Now Antony is back in the first edition of the Festival Jardins de Pedralbes, but he's not come to promote his latest album, 'Swanlights' (2010). Instead he will be performing She's So Blue, a show heavily weighted with covers that he premiered in Paris: this will be only the second time he has taken the show to the stage. 'Eighty per cent of the show is covers of songs that I like most in the world,' explains Antony from New York, 'but I'll also sing some of my own. Most are love songs.'

Feels like the first time
The set list will feature songs Antony has sung before, like The Velvet Underground's 'Candy Says', and 'If It Be Your Will', which he recorded for the Leonard Cohen tribute 'I'm Your Man' (2006). That documentary's musical director, Steven Bernstein - who has collaborated with  Lou Reed and a couple of albums with Antony - will lead the seven jazz musicians who will accompany the singer in Pedralbes.

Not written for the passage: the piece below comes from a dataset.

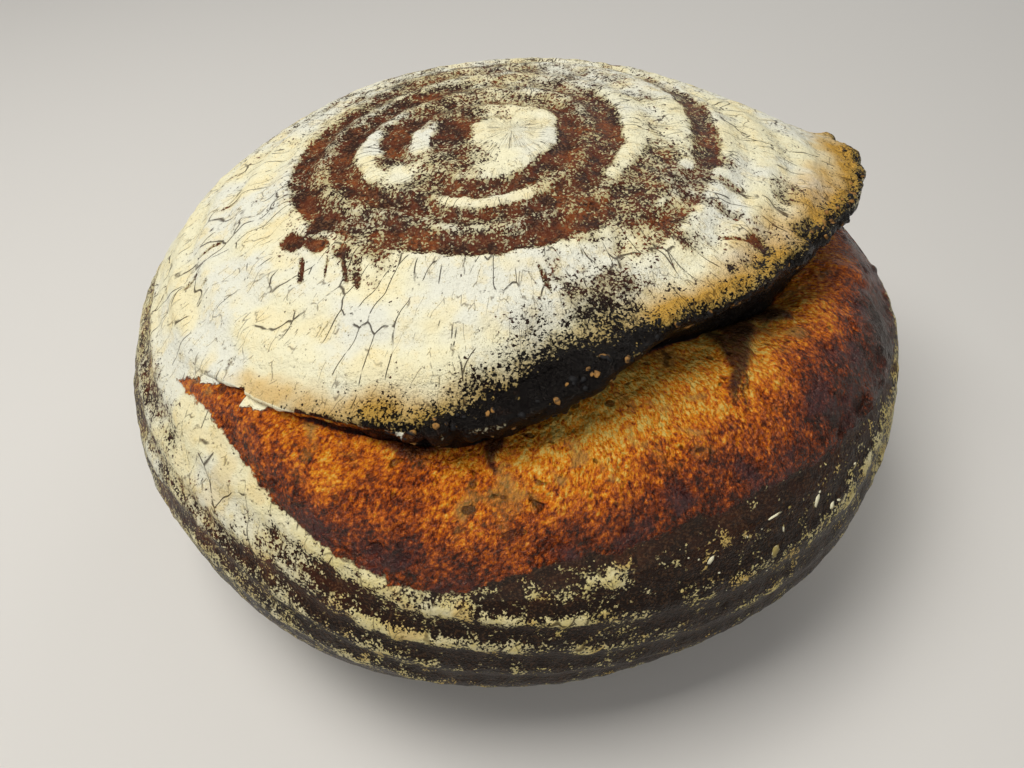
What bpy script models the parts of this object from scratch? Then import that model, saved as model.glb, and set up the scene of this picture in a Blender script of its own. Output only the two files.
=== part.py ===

'We worked for a long time on the arrangements to transmit honest emotions,' Antony explains. 'They're songs that I really connect with emotionally, that have changed me.' They'll also serve to honour Marianne Faithfull, Gloria Gaynor, Billie Holiday, English folk singer Shirley Collins and the contralto jazz singer Jimmy Scott, who Antony can easily identify with.

The significance of the covers in the set list of She's So Blue is what made the British singer decide to give the performance its name, the same name of the first concert he gave in New York and the name of a song he wrote as a teenager.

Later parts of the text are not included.